* _The request_: Give back the lines exactly, from the first one to the line with "inlet_face_y = rear_face_y", both ends included.

* _Provided material_:
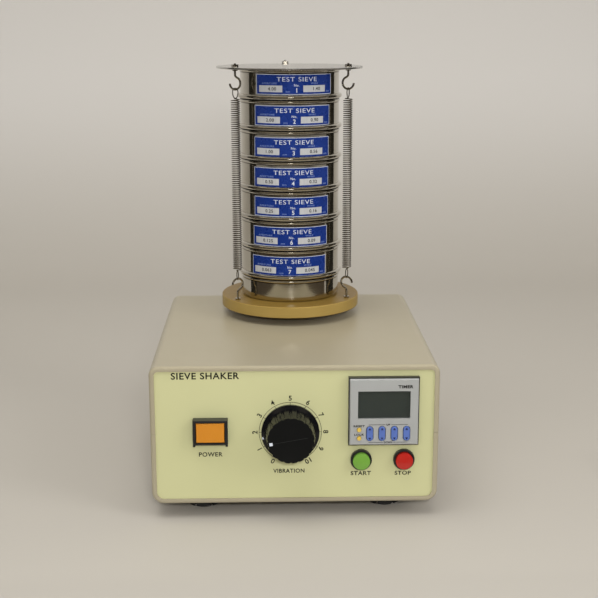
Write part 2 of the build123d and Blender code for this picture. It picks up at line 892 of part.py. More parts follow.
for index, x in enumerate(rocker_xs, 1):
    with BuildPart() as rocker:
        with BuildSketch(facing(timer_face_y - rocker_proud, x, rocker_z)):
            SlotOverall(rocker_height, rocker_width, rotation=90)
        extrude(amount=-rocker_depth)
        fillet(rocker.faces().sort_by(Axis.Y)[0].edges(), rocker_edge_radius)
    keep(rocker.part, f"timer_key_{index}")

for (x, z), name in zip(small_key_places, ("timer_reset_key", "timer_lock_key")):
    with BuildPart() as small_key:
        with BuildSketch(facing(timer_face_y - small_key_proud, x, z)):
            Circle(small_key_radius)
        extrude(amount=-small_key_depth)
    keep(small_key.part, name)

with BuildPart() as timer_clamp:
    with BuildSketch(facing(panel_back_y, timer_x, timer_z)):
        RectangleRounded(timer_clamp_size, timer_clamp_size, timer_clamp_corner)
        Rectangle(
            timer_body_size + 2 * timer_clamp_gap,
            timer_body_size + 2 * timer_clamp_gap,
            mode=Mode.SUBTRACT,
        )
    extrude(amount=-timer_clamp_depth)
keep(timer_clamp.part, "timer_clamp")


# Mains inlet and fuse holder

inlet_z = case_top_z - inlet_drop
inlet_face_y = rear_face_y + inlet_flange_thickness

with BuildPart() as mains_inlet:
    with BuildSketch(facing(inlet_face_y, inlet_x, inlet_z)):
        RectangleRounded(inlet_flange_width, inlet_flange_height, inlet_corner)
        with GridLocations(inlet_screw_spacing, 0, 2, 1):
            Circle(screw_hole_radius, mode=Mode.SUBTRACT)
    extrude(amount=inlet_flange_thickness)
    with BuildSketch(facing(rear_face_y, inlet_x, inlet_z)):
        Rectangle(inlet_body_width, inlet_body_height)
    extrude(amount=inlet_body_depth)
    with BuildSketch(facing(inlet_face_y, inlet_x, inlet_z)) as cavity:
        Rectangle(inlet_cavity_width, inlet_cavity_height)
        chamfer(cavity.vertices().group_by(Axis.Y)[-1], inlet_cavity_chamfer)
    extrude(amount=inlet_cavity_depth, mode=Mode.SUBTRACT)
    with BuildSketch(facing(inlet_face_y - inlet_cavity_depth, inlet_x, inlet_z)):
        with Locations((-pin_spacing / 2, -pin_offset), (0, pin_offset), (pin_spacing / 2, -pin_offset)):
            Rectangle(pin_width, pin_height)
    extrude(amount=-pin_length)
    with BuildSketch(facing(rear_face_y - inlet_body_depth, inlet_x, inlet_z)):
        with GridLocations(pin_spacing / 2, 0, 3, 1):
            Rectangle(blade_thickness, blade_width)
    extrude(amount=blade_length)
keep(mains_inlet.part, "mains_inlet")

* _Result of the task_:
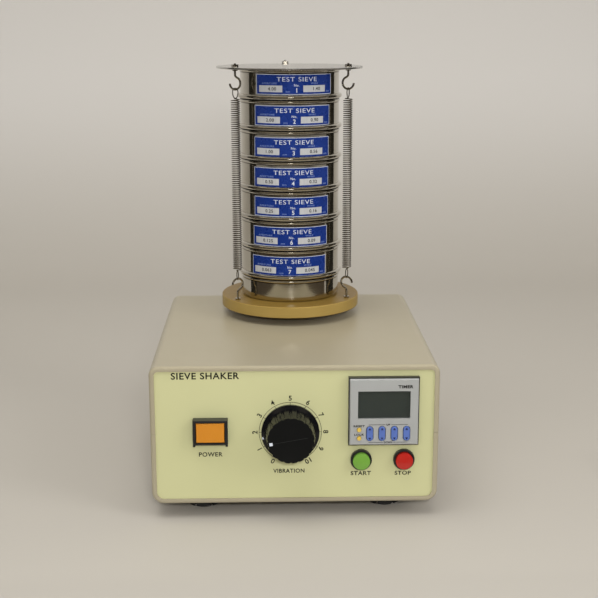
Write part 2 of the build123d and Blender code for this picture. It picks up at line 892 of part.py. More parts follow.
for index, x in enumerate(rocker_xs, 1):
    with BuildPart() as rocker:
        with BuildSketch(facing(timer_face_y - rocker_proud, x, rocker_z)):
            SlotOverall(rocker_height, rocker_width, rotation=90)
        extrude(amount=-rocker_depth)
        fillet(rocker.faces().sort_by(Axis.Y)[0].edges(), rocker_edge_radius)
    keep(rocker.part, f"timer_key_{index}")

for (x, z), name in zip(small_key_places, ("timer_reset_key", "timer_lock_key")):
    with BuildPart() as small_key:
        with BuildSketch(facing(timer_face_y - small_key_proud, x, z)):
            Circle(small_key_radius)
        extrude(amount=-small_key_depth)
    keep(small_key.part, name)

with BuildPart() as timer_clamp:
    with BuildSketch(facing(panel_back_y, timer_x, timer_z)):
        RectangleRounded(timer_clamp_size, timer_clamp_size, timer_clamp_corner)
        Rectangle(
            timer_body_size + 2 * timer_clamp_gap,
            timer_body_size + 2 * timer_clamp_gap,
            mode=Mode.SUBTRACT,
        )
    extrude(amount=-timer_clamp_depth)
keep(timer_clamp.part, "timer_clamp")


# Mains inlet and fuse holder

inlet_z = case_top_z - inlet_drop
inlet_face_y = rear_face_y + inlet_flange_thickness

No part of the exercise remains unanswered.